I suppose that you could fit those using the first argument ν as the parameter to be estimated, with z being the independent variable.
That objective function would be something like this:
H1fcn = @(nu,z) besselj(nu,z) + 1i*bessely(nu,z);
although I have my rervations as to how it would work, given the imaginary operator. It might be necessary to enclose it within the abs function. I leave those details to you.
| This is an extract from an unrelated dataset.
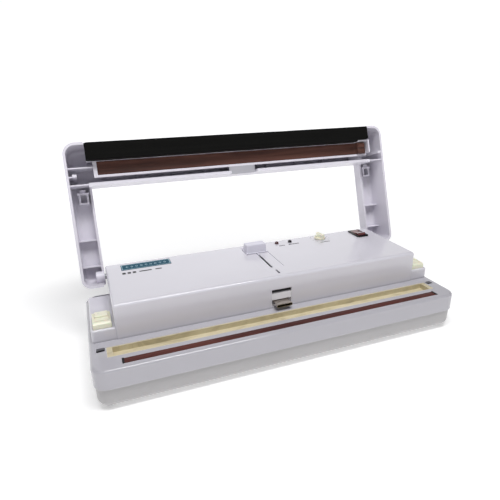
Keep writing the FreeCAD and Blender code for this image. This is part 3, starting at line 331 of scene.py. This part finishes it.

EDIT — (22 Jul 2023 at 17:02)
Corrected typographical errors, attempted data reconstruction and nonlinear fit —
x = linspace(1E-4, 0.25, 100).'; % Create Data
y = 650*exp(-150*x); % Create Data
H1fcn = @(nu,z) besselj(nu,z) + 1i*bessely(nu,z); % First-Order Hankel Function
mdl = fitnlm(x,y,@(nu,z)abs(H1fcn(nu,z)), 1) % Fit Function To Data
B = mdl.Coefficients.Estimate;
figure
plot(x, y, '.', 'DisplayName','Data (Synthetic)')
hold on
plot(x, abs(H1fcn(B,x)), 'DisplayName','Function Fit')
hold off
grid
xlabel('X')
ylabel('Y')
title('First-Order Hankel Function: Fit to Simulated Data')
legend('Location','best')
You might be able to get a better fit with the actual data.
.